I have never forgotten this because I am still in awe about how brave they were to try something that they were so frightened of, and how smart they were to ask for what would allow them to feel safe enough to try. I have never forgotten their willingness to learn something that was so difficult for them and to keep at it. To be willing to be a beginner at something that all of their peers could already do. To decide that learning was more important than saving face.  And their genius at knowing themselves well enough and listening to themselves about their own incremental steps.

Maya Angelou used to say that we are never alone. That wherever we go and whatever we do we can bring others with us. We can bring ancestors, teachers, loved ones with us. Of my many inner teachers and gurus I pull on, these girls hold a particularly revered spot. I pull on them whenever I need compassion for myself or someone else who is up against a big fear. Up against something they wish they could do, but can’t. Something everyone else seems to do, but you can’t. They are the perfect visual reminder of what it takes to bravely overcome your fears—you get interested in taking on the challenge, you start as small as you possibly can, you oversupport yourself, and you stay with it day in and day out.

And this wisdom from them is especially useful when you are learning to dive in to emotions you find frightening. Almost everyone has an emotion that is more difficult for them than the others and if you have experienced trauma, the emotions can feel louder and more extreme. They can have an all-or-nothing quality not unlike how my camper girls saw the lake water: either I am safe on the dock or I will drown in the water.
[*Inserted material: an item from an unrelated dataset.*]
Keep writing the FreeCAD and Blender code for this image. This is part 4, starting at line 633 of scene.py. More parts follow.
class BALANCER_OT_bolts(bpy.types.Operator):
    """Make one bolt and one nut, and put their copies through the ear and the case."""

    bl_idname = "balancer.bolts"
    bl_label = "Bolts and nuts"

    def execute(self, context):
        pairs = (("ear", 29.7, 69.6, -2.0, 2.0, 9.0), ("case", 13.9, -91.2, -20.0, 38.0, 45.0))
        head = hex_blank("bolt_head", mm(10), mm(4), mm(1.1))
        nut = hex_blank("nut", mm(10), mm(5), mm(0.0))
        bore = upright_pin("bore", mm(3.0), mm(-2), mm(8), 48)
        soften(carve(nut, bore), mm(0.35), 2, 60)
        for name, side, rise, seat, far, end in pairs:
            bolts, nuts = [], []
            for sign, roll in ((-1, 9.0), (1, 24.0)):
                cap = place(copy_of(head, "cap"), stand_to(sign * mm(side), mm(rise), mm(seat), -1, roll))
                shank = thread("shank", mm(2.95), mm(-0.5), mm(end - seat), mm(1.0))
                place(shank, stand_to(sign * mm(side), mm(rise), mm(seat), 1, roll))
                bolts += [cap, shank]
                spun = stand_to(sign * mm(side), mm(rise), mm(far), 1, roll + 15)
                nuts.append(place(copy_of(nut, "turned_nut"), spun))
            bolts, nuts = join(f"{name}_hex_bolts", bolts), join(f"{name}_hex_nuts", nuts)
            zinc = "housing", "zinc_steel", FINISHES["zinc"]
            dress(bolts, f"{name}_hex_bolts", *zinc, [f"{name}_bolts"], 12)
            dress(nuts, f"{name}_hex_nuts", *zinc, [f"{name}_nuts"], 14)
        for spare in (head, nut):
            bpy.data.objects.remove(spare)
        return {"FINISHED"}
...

There is no middle ground.

The lake and swimming in it are intertwined. The girls were afraid of the lake and they hadn’t learned to swim. And I could say the same about my experience. My emotion and the way I protect myself from my emotions are also intertwined. It’s a big lake of emotion and I am still learning how to swim in them.

The key to stretching your capacity with difficult emotions is to do exactly what those girls did: Find the smallest possible increment to feel it. And stay with that until you are ready to move on.
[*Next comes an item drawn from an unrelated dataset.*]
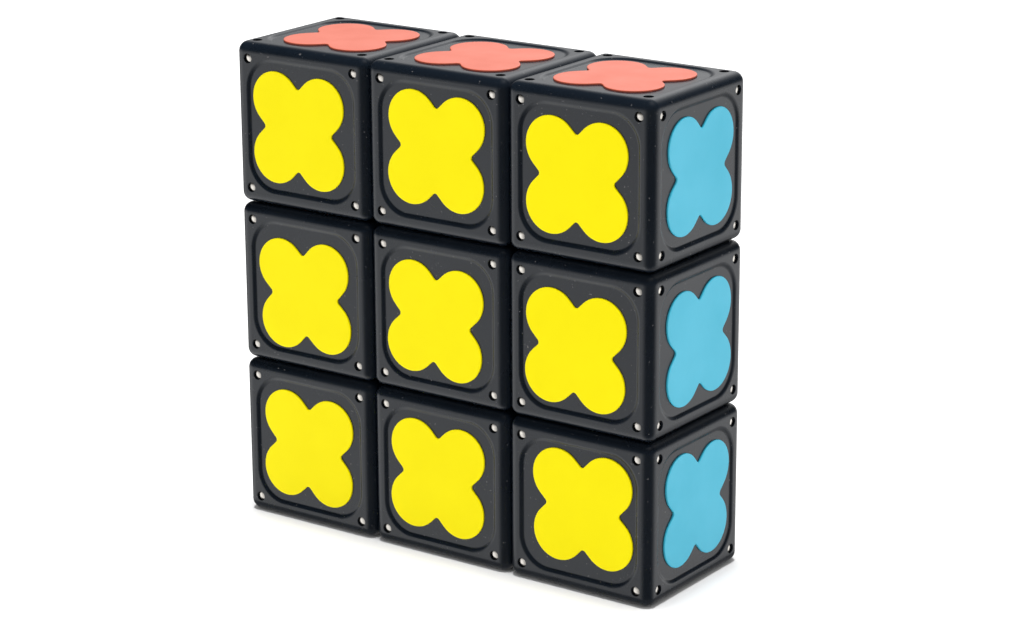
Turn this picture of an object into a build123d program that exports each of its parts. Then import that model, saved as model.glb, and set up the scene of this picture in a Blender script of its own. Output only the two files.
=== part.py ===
from build123d import *
import os

# A tic tac toe set of nine magnetic cubes standing as a 3 by 3 wall, in millimetres.
# The origin is at the middle of the wall's underside: +X right, +Y back, +Z up.
# Every cube is a five-sided case closed by a back cover. A loose ball magnet lies in a round
# socket at each of its eight corners, kept there by a cage, and shows through a small window
# in each of the three faces that meet there.
# A cube's own frame has its origin at the cube's middle, with its front facing -Y.

# Cube and wall of cubes
EDGE = 28.0
GAP = 0.2
EDGE_ROUND = 1.75
PITCH = EDGE + GAP

# Shell
WALL = 2.0
COVER = 1.6
CAVITY = EDGE - 2 * WALL

# Sunken square panel in each face
PANEL = 23.28
PANEL_CORNER = 5.6
PANEL_DEPTH = 0.35
PANEL_DRAFT = 60.0
PANEL_RIM_ROUND = 0.7
PANEL_FLOOR_ROUND = 0.5

# Ball magnets in the corners, and the round windows in front of them
BALL = 2.5
BALL_INSET = 2.74
SOCKET = BALL + 0.05
WINDOW = 0.85

# Tongues that locate the cover in the case
TONGUE_LENGTH = 13.0
TONGUE_THICKNESS = 1.2
TONGUE_DEPTH = 2.4
TONGUE_CLEARANCE = 0.1

# Cage: a square post along each long corner of the cavity, joined by crossed ribs
POST = 4.0
POST_CLEARANCE = 0.1
RIB = 1.6
RIB_DEPTH = 12.0

# Labels: crosses of two crossed round-ended bars on three faces, rings on the other three
LABEL = 0.3
LABEL_ROUND = 0.12
LOBE = 4.87
LOBE_REACH = 4.83
NOTCH_ROUND = 0.6
RING_OUTER = 9.6
RING_INNER = 4.3

HALF = EDGE / 2
BALL_REACH = HALF - BALL_INSET
POST_REACH = CAVITY / 2 - POST_CLEARANCE - POST / 2
SEAM = HALF - COVER
PANEL_HALF = PANEL / 2
TOUCH = 0.001

# A face's plane looks outward with its own x to the right of someone who looks at the face.
FRONT = Plane(origin=(0, -HALF, 0), x_dir=(1, 0, 0), z_dir=(0, -1, 0))
RIGHT = Plane(origin=(HALF, 0, 0), x_dir=(0, 1, 0), z_dir=(1, 0, 0))
TOP = Plane(origin=(0, 0, HALF), x_dir=(1, 0, 0), z_dir=(0, 0, 1))
BACK = Plane(origin=(0, HALF, 0), x_dir=(-1, 0, 0), z_dir=(0, 1, 0))
LEFT = Plane(origin=(-HALF, 0, 0), x_dir=(0, -1, 0), z_dir=(-1, 0, 0))
BOTTOM = Plane(origin=(0, 0, -HALF), x_dir=(1, 0, 0), z_dir=(0, 0, -1))
SEAM_PLANE = Plane.XZ.offset(-SEAM)

CROSS_FACES = {"front": FRONT, "right": RIGHT, "top": TOP}
RING_FACES = {"back": BACK, "left": LEFT, "bottom": BOTTOM}

# The labels are put on by hand. Each entry is a shift across, a shift up and a turn in degrees,
# anticlockwise, all seen looking at the face. A face with no entry has its label dead centre.
SLIPS = {
    "a3": {"front": (-0.7, -0.1, -0.7), "top": (0.2, 0.1, 1.5)},
    "b3": {"front": (0.0, 0.4, -1.5), "top": (0.1, -0.1, -1.0)},
    "c3": {"front": (-0.5, -0.3, -0.1), "top": (-0.4, 0.0, -0.2), "right": (0.3, 0.0, -1.0)},
    "a2": {"front": (-0.2, -0.8, 2.1)},
    "b2": {"front": (-0.6, -0.5, -2.5)},
    "c2": {"front": (-0.7, -0.6, -1.4), "right": (0.6, -0.2, 1.3)},
    "a1": {"front": (-0.2, -0.2, -1.9)},
    "b1": {"front": (-0.5, 0.0, -1.3)},
    "c1": {"front": (0.8, 0.7, 1.0), "right": (0.5, 0.1, -2.5)},
}
CENTRED = (0.0, 0.0, 0.0)

# Columns a to c run from left to right, rows 1 to 3 from bottom to top.
CUBES = {
    f"{column}{row}": ((x - 1) * PITCH, 0, HALF + (row - 1) * PITCH)
    for x, column in enumerate("abc")
    for row in (1, 2, 3)
}

SIDES = (-BALL_REACH, BALL_REACH)
BALLS = [(x, y, z) for x in SIDES for y in SIDES for z in SIDES]


def panel_edges(part, face, depth):
    """The edges around a face's sunken panel that lie at one depth below the face."""

    def is_panel_edge(edge):
        middle = face.to_local_coords(edge.center())
        inside = max(abs(middle.X), abs(middle.Y)) < PANEL_HALF + TOUCH
        return inside and abs(middle.Z + depth) < TOUCH

    return part.edges().filter_by(is_panel_edge)


def sink_panel(part, face):
    """Cuts the sunken panel into one face of the part that is being built, with its edges eased."""
    with BuildSketch(face) as panel:
        RectangleRounded(PANEL, PANEL, PANEL_CORNER)
    extrude(panel.sketch, amount=-PANEL_DEPTH, taper=PANEL_DRAFT, mode=Mode.SUBTRACT)
    fillet(panel_edges(part, face, PANEL_DEPTH), PANEL_FLOOR_ROUND)
    fillet(panel_edges(part, face, 0), PANEL_RIM_ROUND)


def open_windows(face):
    """Cuts the four round windows of one face through to the ball sockets."""
    with BuildSketch(face) as windows:
        with GridLocations(2 * BALL_REACH, 2 * BALL_REACH, 2, 2):
            Circle(WINDOW)
    extrude(windows.sketch, amount=-BALL_INSET, mode=Mode.SUBTRACT)


# Five-sided case, open at the back
with BuildPart() as case:
    Box(EDGE, EDGE, EDGE)
    fillet(case.edges(), EDGE_ROUND)
    split(bisect_by=SEAM_PLANE, keep=Keep.TOP)
    for face in (FRONT, RIGHT, TOP, LEFT, BOTTOM):
        sink_panel(case, face)
    with BuildSketch(SEAM_PLANE):
        Rectangle(CAVITY, CAVITY)
    extrude(amount=SEAM + CAVITY / 2, mode=Mode.SUBTRACT)
    with Locations(*BALLS):
        Sphere(SOCKET, mode=Mode.SUBTRACT)
    for face in (FRONT, RIGHT, TOP, LEFT, BOTTOM):
        open_windows(face)

# Back cover, with tongues that reach into the case
with BuildPart() as cover:
    Box(EDGE, EDGE, EDGE)
    fillet(cover.edges(), EDGE_ROUND)
    split(bisect_by=SEAM_PLANE, keep=Keep.BOTTOM)
    sink_panel(cover, BACK)
    with BuildSketch(SEAM_PLANE):
        with PolarLocations(CAVITY / 2 - TONGUE_CLEARANCE - TONGUE_THICKNESS / 2, 4):
            Rectangle(TONGUE_THICKNESS, TONGUE_LENGTH)
    extrude(amount=TONGUE_DEPTH)
    with Locations(*BALLS):
        Sphere(SOCKET, mode=Mode.SUBTRACT)
    open_windows(BACK)

# Cage, whose posts are held between the front wall and the cover
with BuildPart() as cage:
    with BuildSketch(SEAM_PLANE):
        with GridLocations(2 * POST_REACH, 2 * POST_REACH, 2, 2):
            Rectangle(POST, POST)
    extrude(amount=SEAM + CAVITY / 2)
    with BuildSketch(Plane.XZ.offset(-RIB_DEPTH / 2)):
        for turn in (45, 135):
            Rectangle(2 * POST_REACH * 2**0.5, RIB, rotation=turn)
    extrude(amount=RIB_DEPTH)
    with Locations(*BALLS):
        Sphere(SOCKET, mode=Mode.SUBTRACT)

# Eight loose ball magnets
with BuildPart() as balls:
    with Locations(*BALLS):
        Sphere(BALL)


def label_plane(face, slip):
    """The plane on a panel's floor where one label lies, shifted and turned by its slip."""
    across, up, turn = slip
    floor = face.offset(-PANEL_DEPTH)
    return Plane(floor.location * Location((across, up, 0), (0, 0, turn)))


def ease_label(part, spot):
    """Rounds the outer edge of the label that lies on one spot."""
    outer_face = part.faces().sort_by(Axis(spot.origin, spot.z_dir))[-1]
    fillet(outer_face.edges(), LABEL_ROUND)


def write_piece(part, cube, kind):
    """Writes one piece of a cube, moved to the cube's place in the wall."""
    piece = part.moved(Location(CUBES[cube]))
    piece.label = f"cube_{cube}_{kind}"
    export_step(piece, f"parts/{piece.label}.step")


os.makedirs("parts", exist_ok=True)
for cube in CUBES:
    slips = SLIPS[cube]

    # Crosses on the front, the right and the top
    with BuildPart() as cross_labels:
        for name, face in CROSS_FACES.items():
            spot = label_plane(face, slips.get(name, CENTRED))
            with BuildSketch(spot) as cross:
                for turn in (45, 135):
                    SlotCenterToCenter(2 * LOBE_REACH * 2**0.5, 2 * LOBE, rotation=turn)
                fillet(cross.vertices().sort_by_distance((0, 0, 0))[:4], NOTCH_ROUND)
            extrude(amount=LABEL)
            ease_label(cross_labels, spot)

    # Rings on the back, the left and the bottom
    with BuildPart() as ring_labels:
        for name, face in RING_FACES.items():
            spot = label_plane(face, slips.get(name, CENTRED))
            with BuildSketch(spot):
                Circle(RING_OUTER)
                Circle(RING_INNER, mode=Mode.SUBTRACT)
            extrude(amount=LABEL)
            ease_label(ring_labels, spot)

    write_piece(case.part, cube, "case")
    write_piece(cover.part, cube, "cover")
    write_piece(cage.part, cube, "cage")
    write_piece(balls.part, cube, "balls")
    write_piece(cross_labels.part, cube, "cross_labels")
    write_piece(ring_labels.part, cube, "ring_labels")
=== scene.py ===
import math

import bmesh
import bpy
from mathutils import Matrix, Vector


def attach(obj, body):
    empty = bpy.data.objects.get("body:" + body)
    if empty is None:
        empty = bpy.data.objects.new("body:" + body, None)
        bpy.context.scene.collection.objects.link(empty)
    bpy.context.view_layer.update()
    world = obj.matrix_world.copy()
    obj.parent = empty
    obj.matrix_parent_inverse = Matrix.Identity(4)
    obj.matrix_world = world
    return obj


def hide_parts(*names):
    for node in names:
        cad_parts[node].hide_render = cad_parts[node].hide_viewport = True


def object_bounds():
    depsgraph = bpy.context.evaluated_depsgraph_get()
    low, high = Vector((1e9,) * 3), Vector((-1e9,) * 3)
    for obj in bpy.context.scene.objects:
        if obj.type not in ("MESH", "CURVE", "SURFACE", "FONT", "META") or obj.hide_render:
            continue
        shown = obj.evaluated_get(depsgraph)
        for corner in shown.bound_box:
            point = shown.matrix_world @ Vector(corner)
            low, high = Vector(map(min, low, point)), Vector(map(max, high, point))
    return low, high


# Looks of the tic tac toe set: nine black magnetic cubes standing as a 3 by 3 wall.
# Everything is in metres in the frame of the CAD model, whose cubes and ball magnets are kept.

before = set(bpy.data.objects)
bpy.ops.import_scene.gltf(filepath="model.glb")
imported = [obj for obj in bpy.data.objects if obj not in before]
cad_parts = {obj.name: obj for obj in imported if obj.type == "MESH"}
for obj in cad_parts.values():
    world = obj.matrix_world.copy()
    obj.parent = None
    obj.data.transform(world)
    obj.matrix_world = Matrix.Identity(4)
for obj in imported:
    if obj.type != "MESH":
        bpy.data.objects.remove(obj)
cad_low, cad_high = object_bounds()

MM = 0.001

# The cubes, as in the CAD model
COLUMNS = "abc"
ROWS = "123"
EDGE = 28.0 * MM
PITCH = 28.2 * MM
PANEL_DEPTH = 0.35 * MM

# Labels
LABEL = 0.3 * MM
LABEL_ROUND = 0.12 * MM
LOBE = 4.87 * MM
LOBE_REACH = 4.83 * MM
NOTCH_ROUND = 0.6 * MM
RING_OUTER = 9.6 * MM
RING_INNER = 4.3 * MM
# Insets of the rows across a cross's flat top, and steps around each curve
FLAT_INSETS = (0.5 * MM, 1.5 * MM, 3.0 * MM)
LOBE_STEPS = 24
NOTCH_STEPS = 6
RING_STEPS = 96
ROUND_STEPS = 5
SHARP_ANGLE = math.radians(40)

# Each face's own right and up, seen looking at it
FACES = {
    "front": (Vector((1, 0, 0)), Vector((0, 0, 1))),
    "right": (Vector((0, 1, 0)), Vector((0, 0, 1))),
    "top": (Vector((1, 0, 0)), Vector((0, 1, 0))),
    "back": (Vector((-1, 0, 0)), Vector((0, 0, 1))),
    "left": (Vector((0, -1, 0)), Vector((0, 0, 1))),
    "bottom": (Vector((1, 0, 0)), Vector((0, -1, 0))),
}
LABEL_COLOURS = {
    "front": "yellow",
    "right": "blue",
    "top": "orange",
    "back": "white",
    "left": "green",
    "bottom": "red",
}
CROSS_FACES = ("front", "right", "top")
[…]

What I have found helpful is the sheer repetition of talking about it: Sometimes even just saying the same sentence again. Even if it feels silly. Even if it is the emotional equivalent of blowing bubbles in a big bowl. Or sometimes if it gets to be too much. Stopping the conversation. Getting out of the water for a moment. And then dangling my feet in the water, heading back in to the conversation slowly. This practice of feeling something, pulling away from it, and heading back to it helps you reestablish a sense of control again.
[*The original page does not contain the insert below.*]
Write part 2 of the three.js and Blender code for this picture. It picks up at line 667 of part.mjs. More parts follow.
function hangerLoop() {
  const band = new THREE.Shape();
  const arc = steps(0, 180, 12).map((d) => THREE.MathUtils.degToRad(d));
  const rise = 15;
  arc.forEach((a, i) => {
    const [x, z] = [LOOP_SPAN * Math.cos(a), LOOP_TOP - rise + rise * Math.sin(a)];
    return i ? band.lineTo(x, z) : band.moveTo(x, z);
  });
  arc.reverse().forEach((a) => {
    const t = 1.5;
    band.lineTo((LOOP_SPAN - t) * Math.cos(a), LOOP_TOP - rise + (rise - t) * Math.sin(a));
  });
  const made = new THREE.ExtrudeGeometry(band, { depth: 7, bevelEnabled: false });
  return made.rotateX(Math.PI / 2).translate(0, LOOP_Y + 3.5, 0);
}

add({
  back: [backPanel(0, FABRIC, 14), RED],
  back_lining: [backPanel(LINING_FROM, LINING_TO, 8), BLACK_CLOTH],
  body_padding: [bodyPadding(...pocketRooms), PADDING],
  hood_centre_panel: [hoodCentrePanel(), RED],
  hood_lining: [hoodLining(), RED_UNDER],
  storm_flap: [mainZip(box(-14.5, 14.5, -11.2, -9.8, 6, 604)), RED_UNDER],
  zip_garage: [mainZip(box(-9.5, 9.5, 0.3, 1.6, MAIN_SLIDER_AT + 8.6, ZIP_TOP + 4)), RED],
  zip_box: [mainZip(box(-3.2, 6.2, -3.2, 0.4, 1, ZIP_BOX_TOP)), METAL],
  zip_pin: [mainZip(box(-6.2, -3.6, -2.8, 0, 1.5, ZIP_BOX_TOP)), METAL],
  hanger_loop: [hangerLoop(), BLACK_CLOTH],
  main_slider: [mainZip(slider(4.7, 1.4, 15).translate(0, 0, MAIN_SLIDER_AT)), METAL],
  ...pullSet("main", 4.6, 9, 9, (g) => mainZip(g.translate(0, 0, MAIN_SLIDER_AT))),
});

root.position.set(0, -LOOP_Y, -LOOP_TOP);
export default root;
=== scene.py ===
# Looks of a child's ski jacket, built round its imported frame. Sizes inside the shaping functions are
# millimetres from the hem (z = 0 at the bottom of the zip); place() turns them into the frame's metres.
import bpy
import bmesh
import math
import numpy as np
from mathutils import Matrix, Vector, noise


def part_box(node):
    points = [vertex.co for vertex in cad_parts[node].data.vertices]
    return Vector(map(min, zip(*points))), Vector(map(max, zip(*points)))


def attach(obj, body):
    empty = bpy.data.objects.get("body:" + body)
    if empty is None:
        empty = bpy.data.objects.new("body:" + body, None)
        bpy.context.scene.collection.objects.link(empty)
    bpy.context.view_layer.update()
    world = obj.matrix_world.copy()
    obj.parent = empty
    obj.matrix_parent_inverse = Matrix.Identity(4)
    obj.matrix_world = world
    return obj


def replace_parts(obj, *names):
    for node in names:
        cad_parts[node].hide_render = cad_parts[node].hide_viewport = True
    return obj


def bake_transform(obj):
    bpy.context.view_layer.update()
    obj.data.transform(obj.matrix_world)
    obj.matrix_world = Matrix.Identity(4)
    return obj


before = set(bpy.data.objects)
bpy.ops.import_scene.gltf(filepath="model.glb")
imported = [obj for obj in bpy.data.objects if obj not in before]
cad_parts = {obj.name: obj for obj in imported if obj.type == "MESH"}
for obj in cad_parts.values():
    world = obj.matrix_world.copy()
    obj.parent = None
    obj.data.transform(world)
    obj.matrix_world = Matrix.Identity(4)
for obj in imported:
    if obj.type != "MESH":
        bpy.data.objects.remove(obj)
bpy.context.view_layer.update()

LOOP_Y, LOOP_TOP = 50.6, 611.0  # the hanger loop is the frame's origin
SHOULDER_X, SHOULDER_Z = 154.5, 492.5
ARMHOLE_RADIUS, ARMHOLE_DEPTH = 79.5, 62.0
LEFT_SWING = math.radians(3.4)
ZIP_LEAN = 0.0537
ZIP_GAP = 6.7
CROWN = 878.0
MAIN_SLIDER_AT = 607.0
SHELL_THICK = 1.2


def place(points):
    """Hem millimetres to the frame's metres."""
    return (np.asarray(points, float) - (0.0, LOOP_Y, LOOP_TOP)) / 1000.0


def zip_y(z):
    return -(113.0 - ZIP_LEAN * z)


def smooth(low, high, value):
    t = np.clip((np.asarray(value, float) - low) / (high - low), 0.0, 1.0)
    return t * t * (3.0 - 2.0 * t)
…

Keeping those girls in mind helped me see what I needed to do. These past couple of weeks I have struggled with disappointment—an emotion I detest. I had the mistaken notion that ‘good disappointment’ looked like “Oh well.” As in, “Oh well, it didn’t work out.” But, in fact, this isn’t good disappointment, it’s indifference. This isn’t swimming with the emotion. This is staying on shore. What I needed to do was figure out what my life preservers were and stand knee deep in the emotion. Not drown in it. But just stand in it. Bravely. Knowing I had what I needed to be safe. And having the hope one day of freely splashing around.

The thing is you don’t have to swim perfectly to have a sense of accomplishment. The whole experience gives you pieces of that feeling. Every day those girls came to the waterfront—they tried something new, and they laughed, and they met a part of themselves they hadn’t met before. This is really what it is all about. You become bigger each time you meet a new part of yourself. You don’t make the difficult emotion smaller. You make yourself bigger. You meet parts of yourself you haven’t met before.  The lake didn’t change. The girls did. I didn’t master disappointment this week. But I ventured into deeper water than I had before without going under. I met parts of myself I hadn’t met before. And so what if I am still holding a kickboard as I stand in the water. It means I am closer to swimming than I was before.